#### Given task:
Restate the full set of records exactly, word for word.
::: Records supplied
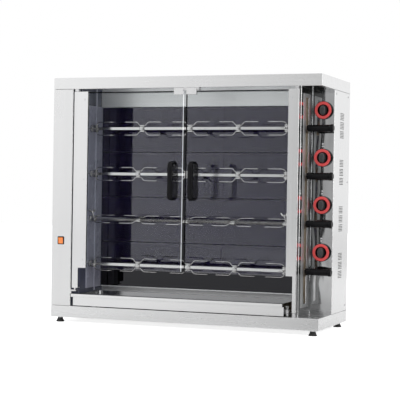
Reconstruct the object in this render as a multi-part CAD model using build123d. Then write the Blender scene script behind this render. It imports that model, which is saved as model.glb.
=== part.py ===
from build123d import *

import os
from math import atan, cos, degrees, pi, radians, sin, tan

# A chicken rotisserie: four driven spits in a steel cabinet behind two glass doors.
# The model is drawn in cabinet coordinates, in millimetres: x runs right from the left
# side, y runs back from the front face, z runs up from the floor.  Each solid is moved by
# SHIFT when it is saved, so the origin is the middle of the whole footprint.

# Cabinet
WIDTH = 1150.0
DEPTH = 430.0
HEIGHT = 1011.0
FOOT_HEIGHT = 22.0
FOOT_RADIUS = 17.0
FOOT_RIM = 4.0  # height of the pad's upright rim, under its cone
FOOT_TOP_RADIUS = 11.0
FOOT_NUT = (10.0, 5.0)  # radius at the corners, height
FOOT_INSET = 30.0
STUD_RADIUS = 5.0
STUD_TOP = 39.5
BAND = 47.0  # height of the cap and of the base
SHEET = 1.5
THIN_SHEET = 1.2
BEND = 2.5  # outside radius of an upright fold
EDGE = 1.4  # outside radius of the cap's and base's level folds
REVEAL = 1.2  # shadow gap between the outer sheets and the cap or base
BASE_RETURN = 50.0
CAP_RETURN = 15.0
FLANGE = 14.0
CEILING_LAP = 10.0
CEILING_GAP = 0.3

# Left column, which holds the drive
COLUMN_WIDTH = 89.6
COLUMN_RETURN = 34.0
COLUMN_FLANGE = 74.0
CAVITY_LEFT = 112.0
REFLECTOR_FACE = 119.0
REFLECTOR_FRONT = 92.0
REFLECTOR_BACK = 226.5
REFLECTOR_LOW = 139.0
COVER_STRIP = (161.0, 9.0, 4.0)  # place in depth, width, thickness
COVER_STRIP_LOW = 127.0

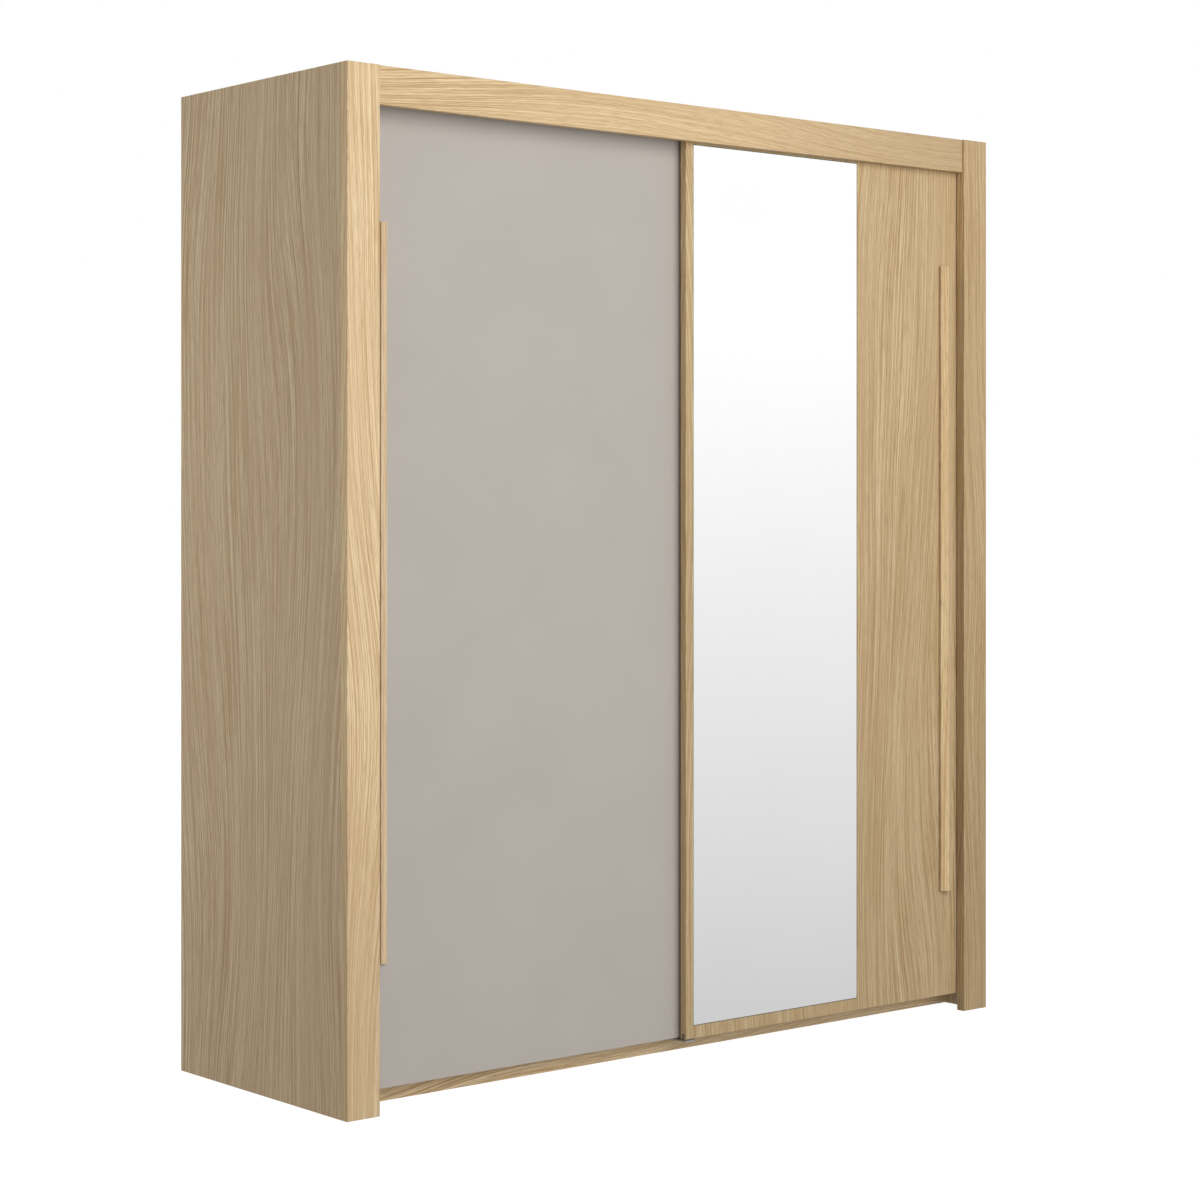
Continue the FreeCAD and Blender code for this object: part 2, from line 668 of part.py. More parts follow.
def guide_channel(side, y_channel):
    """The plastic U-channel in a door's bottom edge."""
    x = door_span(side)
    half = CHANNEL_WIDTH / 2
    top = DOOR_BOTTOM + CHANNEL_DEPTH
    inside = (y_channel - half + CHANNEL_WALL, y_channel + half - CHANNEL_WALL)
    channel = board(x, (y_channel - half, y_channel + half), (DOOR_BOTTOM, top))
    return channel.cut(board(x, inside, (DOOR_BOTTOM, top - CHANNEL_WALL)))


def hanger_places(side):
    """The middles of a door's two hangers."""
    x = door_span(side)
    return (x[0] + HANGER_INSET, x[1] - HANGER_INSET)


def hanger(x, y_channel):
    """A bent plate: down the door's back, over its top edge, and up through the slot to the axle."""
    t = HANGER_THICK
    y_back_face = y_channel + DOOR_THICK / 2
    z_bend = z_door_top + HANGER_LIFT
    outline = [
        (y_back_face, z_door_top - HANGER_DROP),
        (y_back_face + t, z_door_top - HANGER_DROP),
        (y_back_face + t, z_bend + t),
        (y_channel + t / 2, z_bend + t),
        (y_channel + t / 2, z_axle + HANGER_CREST),
        (y_channel - t / 2, z_axle + HANGER_CREST),
        (y_channel - t / 2, z_bend),
        (y_back_face, z_bend),
    ]
    return extruded(outline, (x - HANGER_WIDTH / 2, x + HANGER_WIDTH / 2))


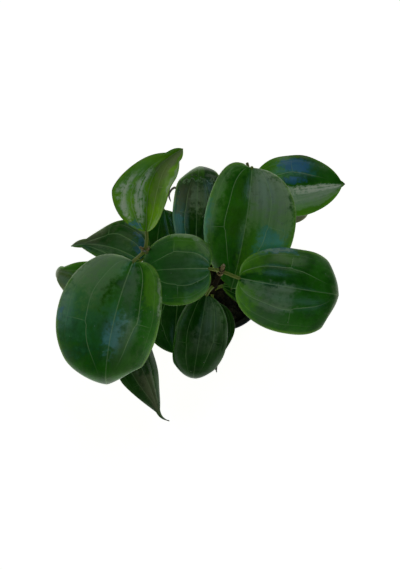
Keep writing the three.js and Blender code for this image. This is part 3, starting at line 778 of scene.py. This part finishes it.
def halfWidth(leaf, u, s):
    # two curves that meet where the blade is widest, or the nib at its end where that is wider
    tipStart = 1 - leaf["nib"] / leaf["length"]
    x = np.clip(u / tipStart, 0, 1)
    widest = ofSide(leaf, "widest", s)
    towardBase = np.clip((widest - x) / widest, 0, 1)
    towardTip = np.clip((x - widest) / (1 - widest), 0, 1)
    full = np.where(x < widest, (1 - towardBase ** leaf["baseFull"]) ** (1 / leaf["baseFull"]),
                    (1 - towardTip ** ofSide(leaf, "tipFull", s)) ** ofSide(leaf, "tipSharp", s))
    nibStart = tipStart - 1.6 * leaf["nib"] / leaf["length"]
    k = np.clip((u - nibStart) / (1 - nibStart), 0, 1)
    nibWidth = ofSide(leaf, "nibWidth", s)
    nib = np.where(u > nibStart, 0.5 * nibWidth * (1 - k ** leaf["nibBlunt"]), 0)
    return np.maximum(0.5 * leaf["width"] * full, nib), full


def midrib(leaf, steps=80):
    # the line that the blade hangs on, and at each of its points the ways along, right and over
    u = np.linspace(0, 1, steps + 1)
    k = smooth01((u - leaf["hookFrom"]) / (1 - leaf["hookFrom"]))
    heading = np.radians(leaf["heading"] + leaf["swerve"] * u + leaf["hookTurn"] * k)
    pitch = np.radians(leaf["rise"] - leaf["droop"] * u - leaf["hook"] * k)
    roll = np.radians(leaf["roll"] + leaf["hookRoll"] * k)[:, None]
    along = np.stack([np.cos(pitch) * np.cos(heading), np.cos(pitch) * np.sin(heading), np.sin(pitch)], -1)
    side = np.stack([np.sin(heading), -np.cos(heading), 0 * heading], -1)
    up = np.cross(side, along)
    right = side * np.cos(roll) - up * np.sin(roll)
    over = up * np.cos(roll) + side * np.sin(roll)
    point = np.zeros_like(along)
    point[1:] = np.cumsum((along[1:] + along[:-1]) / 2 * (leaf["length"] / steps), 0)
    return u, point + np.array(leaf["base"], float), along, right, over


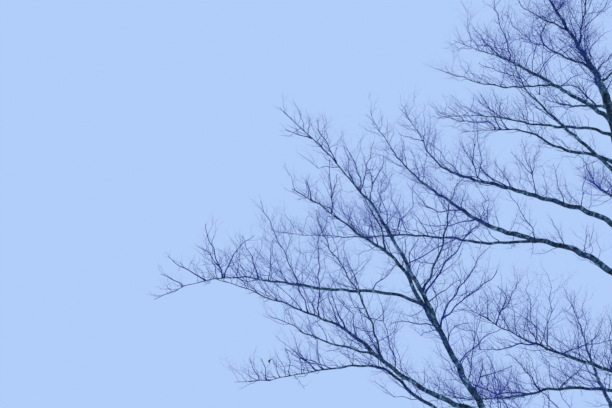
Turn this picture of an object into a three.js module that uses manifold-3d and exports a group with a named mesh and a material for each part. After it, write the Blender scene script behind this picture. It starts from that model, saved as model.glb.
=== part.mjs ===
// A bare winter tree: a broad crown of ascending boughs on a single short trunk.
// Millimetres, +Z up. The trunk's flat cut stands on the ground at the origin, and the
// crown's side seen in the picture reaches towards -X.
import * as THREE from 'three';
import { mergeVertices } from 'three/addons/utils/BufferGeometryUtils.js';
import Module from 'manifold-3d';

const wasm = await Module();
wasm.setup();
const { Manifold, Mesh } = wasm;

// Gap kept between one piece of wood and the next
const JOINT_GAP = 0.3;

// Root flare: how much wider the trunk is at the ground, how fast that dies away going up,
// and the ribs that run down into it
const FLARE_SHARE = 0.5;
const FLARE_HEIGHT = 380;
const RIB_COUNT = 5;
const RIB_SHARE = 0.16;

// Every limb is grown in this many short steps, each turned a little from its heading
const STEPS = 24;
const WOBBLE_DEGREES = 9;

// Radius of the finest wood at a limb's tip, and how a limb thins towards it: under 1 it
// stays thick for longer
const TIP_RADIUS = 4;
const LIMB_TAPER = 0.85;
const TRUNK_TAPER = 1.1;

// Facets round the solids, and the distance between their rings
const TRUNK_SIDES = 16;
const TRUNK_RINGS = 16;
const TRUNK_RING_CROWDING = 1.7;
const BOUGH_SIDES = 7;
const BOUGH_RING_SPACING = 420;
const STEM_SIDES = 5;
const STEM_RING_SPACING = 450;
const TWIG_SIDES = 3;

// Twigs leave the upper side of a level stem and every side of an upright one. They lean out
// by the spread and then turn up. Each is as long as a share of the stem it grows on, less
// towards the tip.
const GOLDEN_SHARE = 0.618;
const MOST_ROLL = THREE.MathUtils.degToRad(112);
const TWIG_SPREAD = THREE.MathUtils.degToRad(46);
const TWIG_LIFT = 0.55;
const TWIGS_PER_METRE = 2.8;
const TWIG_REACH = 0.5;
const LONGEST_TWIG = 1150;
const SIDE_TWIGS = 2;
const SIDE_TWIG_REACH = 0.6;
const TWIG_SLENDERNESS = 120;
const LEAST_TWIG_RADIUS = 2.5;
const MOST_OF_PARENT_RADIUS = 0.45;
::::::
#### Finished answer:
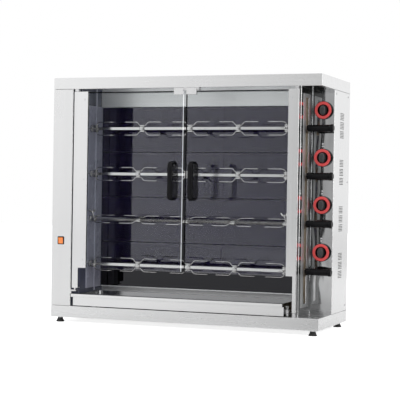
Reconstruct the object in this render as a multi-part CAD model using build123d. Then write the Blender scene script behind this render. It imports that model, which is saved as model.glb.
=== part.py ===
from build123d import *

import os
from math import atan, cos, degrees, pi, radians, sin, tan

# A chicken rotisserie: four driven spits in a steel cabinet behind two glass doors.
# The model is drawn in cabinet coordinates, in millimetres: x runs right from the left
# side, y runs back from the front face, z runs up from the floor.  Each solid is moved by
# SHIFT when it is saved, so the origin is the middle of the whole footprint.

# Cabinet
WIDTH = 1150.0
DEPTH = 430.0
HEIGHT = 1011.0
FOOT_HEIGHT = 22.0
FOOT_RADIUS = 17.0
FOOT_RIM = 4.0  # height of the pad's upright rim, under its cone
FOOT_TOP_RADIUS = 11.0
FOOT_NUT = (10.0, 5.0)  # radius at the corners, height
FOOT_INSET = 30.0
STUD_RADIUS = 5.0
STUD_TOP = 39.5
BAND = 47.0  # height of the cap and of the base
SHEET = 1.5
THIN_SHEET = 1.2
BEND = 2.5  # outside radius of an upright fold
EDGE = 1.4  # outside radius of the cap's and base's level folds
REVEAL = 1.2  # shadow gap between the outer sheets and the cap or base
BASE_RETURN = 50.0
CAP_RETURN = 15.0
FLANGE = 14.0
CEILING_LAP = 10.0
CEILING_GAP = 0.3

# Left column, which holds the drive
COLUMN_WIDTH = 89.6
COLUMN_RETURN = 34.0
COLUMN_FLANGE = 74.0
CAVITY_LEFT = 112.0
REFLECTOR_FACE = 119.0
REFLECTOR_FRONT = 92.0
REFLECTOR_BACK = 226.5
REFLECTOR_LOW = 139.0
COVER_STRIP = (161.0, 9.0, 4.0)  # place in depth, width, thickness
COVER_STRIP_LOW = 127.0

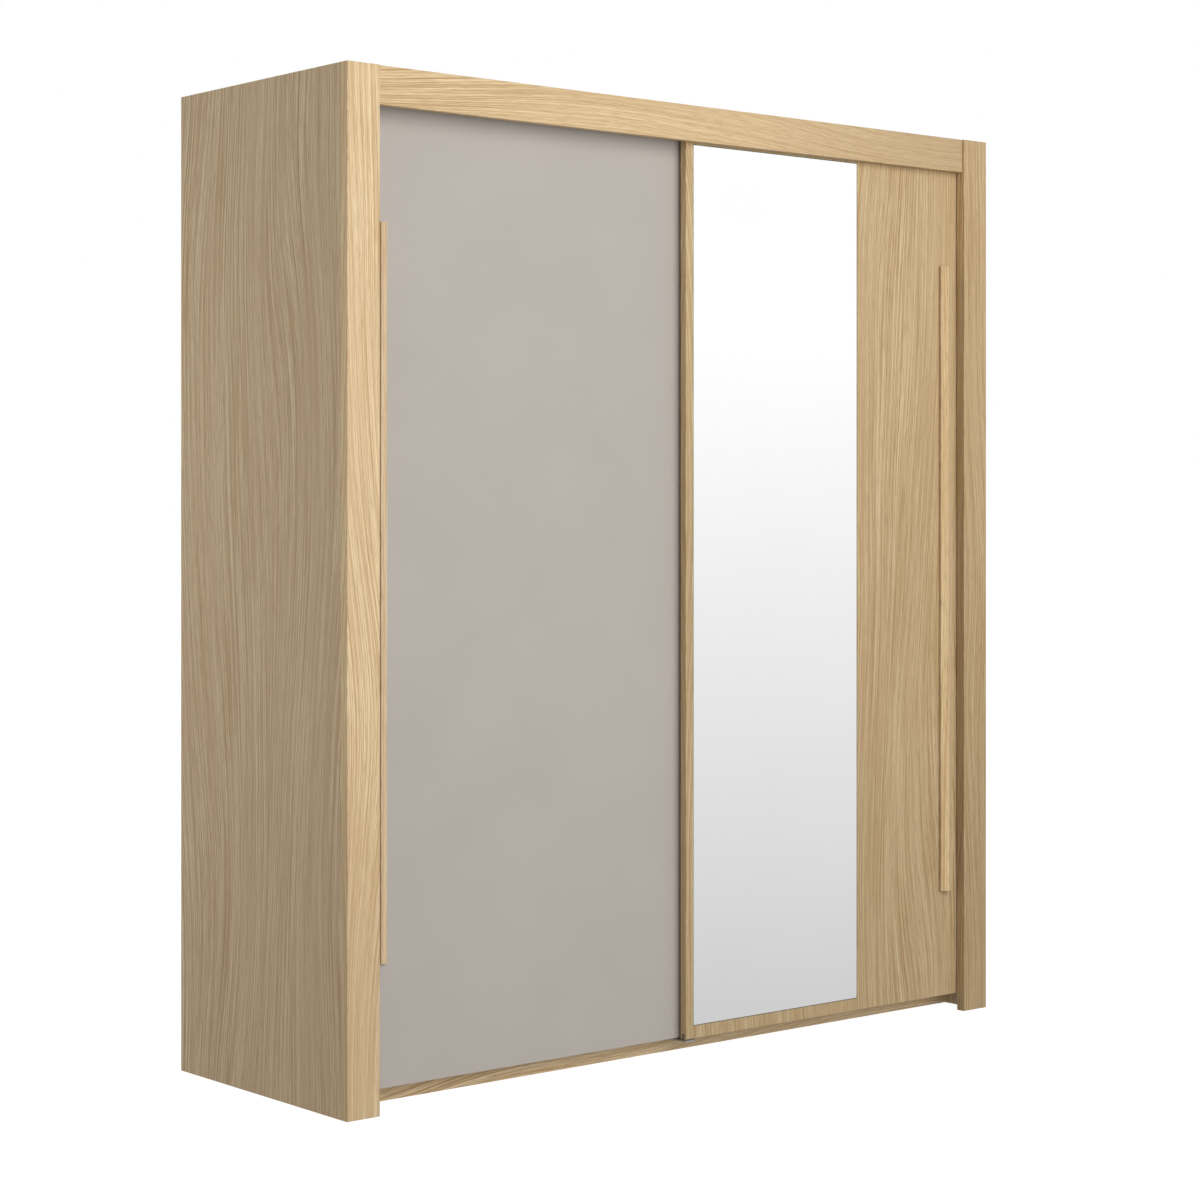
Continue the FreeCAD and Blender code for this object: part 2, from line 668 of part.py. More parts follow.
def guide_channel(side, y_channel):
    """The plastic U-channel in a door's bottom edge."""
    x = door_span(side)
    half = CHANNEL_WIDTH / 2
    top = DOOR_BOTTOM + CHANNEL_DEPTH
    inside = (y_channel - half + CHANNEL_WALL, y_channel + half - CHANNEL_WALL)
    channel = board(x, (y_channel - half, y_channel + half), (DOOR_BOTTOM, top))
    return channel.cut(board(x, inside, (DOOR_BOTTOM, top - CHANNEL_WALL)))


def hanger_places(side):
    """The middles of a door's two hangers."""
    x = door_span(side)
    return (x[0] + HANGER_INSET, x[1] - HANGER_INSET)


def hanger(x, y_channel):
    """A bent plate: down the door's back, over its top edge, and up through the slot to the axle."""
    t = HANGER_THICK
    y_back_face = y_channel + DOOR_THICK / 2
    z_bend = z_door_top + HANGER_LIFT
    outline = [
        (y_back_face, z_door_top - HANGER_DROP),
        (y_back_face + t, z_door_top - HANGER_DROP),
        (y_back_face + t, z_bend + t),
        (y_channel + t / 2, z_bend + t),
        (y_channel + t / 2, z_axle + HANGER_CREST),
        (y_channel - t / 2, z_axle + HANGER_CREST),
        (y_channel - t / 2, z_bend),
        (y_back_face, z_bend),
    ]
    return extruded(outline, (x - HANGER_WIDTH / 2, x + HANGER_WIDTH / 2))


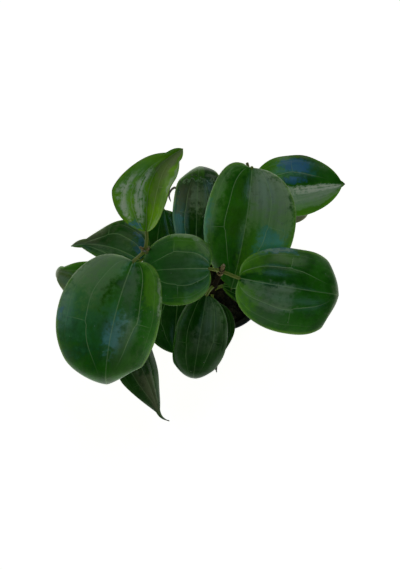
Keep writing the three.js and Blender code for this image. This is part 3, starting at line 778 of scene.py. This part finishes it.
def halfWidth(leaf, u, s):
    # two curves that meet where the blade is widest, or the nib at its end where that is wider
    tipStart = 1 - leaf["nib"] / leaf["length"]
    x = np.clip(u / tipStart, 0, 1)
    widest = ofSide(leaf, "widest", s)
    towardBase = np.clip((widest - x) / widest, 0, 1)
    towardTip = np.clip((x - widest) / (1 - widest), 0, 1)
    full = np.where(x < widest, (1 - towardBase ** leaf["baseFull"]) ** (1 / leaf["baseFull"]),
                    (1 - towardTip ** ofSide(leaf, "tipFull", s)) ** ofSide(leaf, "tipSharp", s))
    nibStart = tipStart - 1.6 * leaf["nib"] / leaf["length"]
    k = np.clip((u - nibStart) / (1 - nibStart), 0, 1)
    nibWidth = ofSide(leaf, "nibWidth", s)
    nib = np.where(u > nibStart, 0.5 * nibWidth * (1 - k ** leaf["nibBlunt"]), 0)
    return np.maximum(0.5 * leaf["width"] * full, nib), full


def midrib(leaf, steps=80):
    # the line that the blade hangs on, and at each of its points the ways along, right and over
    u = np.linspace(0, 1, steps + 1)
    k = smooth01((u - leaf["hookFrom"]) / (1 - leaf["hookFrom"]))
    heading = np.radians(leaf["heading"] + leaf["swerve"] * u + leaf["hookTurn"] * k)
    pitch = np.radians(leaf["rise"] - leaf["droop"] * u - leaf["hook"] * k)
    roll = np.radians(leaf["roll"] + leaf["hookRoll"] * k)[:, None]
    along = np.stack([np.cos(pitch) * np.cos(heading), np.cos(pitch) * np.sin(heading), np.sin(pitch)], -1)
    side = np.stack([np.sin(heading), -np.cos(heading), 0 * heading], -1)
    up = np.cross(side, along)
    right = side * np.cos(roll) - up * np.sin(roll)
    over = up * np.cos(roll) + side * np.sin(roll)
    point = np.zeros_like(along)
    point[1:] = np.cumsum((along[1:] + along[:-1]) / 2 * (leaf["length"] / steps), 0)
    return u, point + np.array(leaf["base"], float), along, right, over


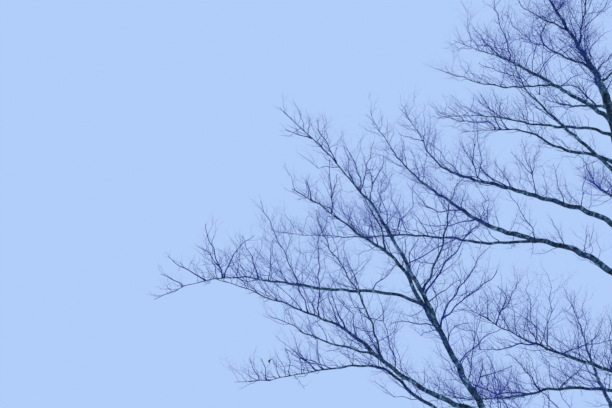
Turn this picture of an object into a three.js module that uses manifold-3d and exports a group with a named mesh and a material for each part. After it, write the Blender scene script behind this picture. It starts from that model, saved as model.glb.
=== part.mjs ===
// A bare winter tree: a broad crown of ascending boughs on a single short trunk.
// Millimetres, +Z up. The trunk's flat cut stands on the ground at the origin, and the
// crown's side seen in the picture reaches towards -X.
import * as THREE from 'three';
import { mergeVertices } from 'three/addons/utils/BufferGeometryUtils.js';
import Module from 'manifold-3d';

const wasm = await Module();
wasm.setup();
const { Manifold, Mesh } = wasm;

// Gap kept between one piece of wood and the next
const JOINT_GAP = 0.3;

// Root flare: how much wider the trunk is at the ground, how fast that dies away going up,
// and the ribs that run down into it
const FLARE_SHARE = 0.5;
const FLARE_HEIGHT = 380;
const RIB_COUNT = 5;
const RIB_SHARE = 0.16;

// Every limb is grown in this many short steps, each turned a little from its heading
const STEPS = 24;
const WOBBLE_DEGREES = 9;

// Radius of the finest wood at a limb's tip, and how a limb thins towards it: under 1 it
// stays thick for longer
const TIP_RADIUS = 4;
const LIMB_TAPER = 0.85;
const TRUNK_TAPER = 1.1;

// Facets round the solids, and the distance between their rings
const TRUNK_SIDES = 16;
const TRUNK_RINGS = 16;
const TRUNK_RING_CROWDING = 1.7;
const BOUGH_SIDES = 7;
const BOUGH_RING_SPACING = 420;
const STEM_SIDES = 5;
const STEM_RING_SPACING = 450;
const TWIG_SIDES = 3;

// Twigs leave the upper side of a level stem and every side of an upright one. They lean out
// by the spread and then turn up. Each is as long as a share of the stem it grows on, less
// towards the tip.
const GOLDEN_SHARE = 0.618;
const MOST_ROLL = THREE.MathUtils.degToRad(112);
const TWIG_SPREAD = THREE.MathUtils.degToRad(46);
const TWIG_LIFT = 0.55;
const TWIGS_PER_METRE = 2.8;
const TWIG_REACH = 0.5;
const LONGEST_TWIG = 1150;
const SIDE_TWIGS = 2;
const SIDE_TWIG_REACH = 0.6;
const TWIG_SLENDERNESS = 120;
const LEAST_TWIG_RADIUS = 2.5;
const MOST_OF_PARENT_RADIUS = 0.45;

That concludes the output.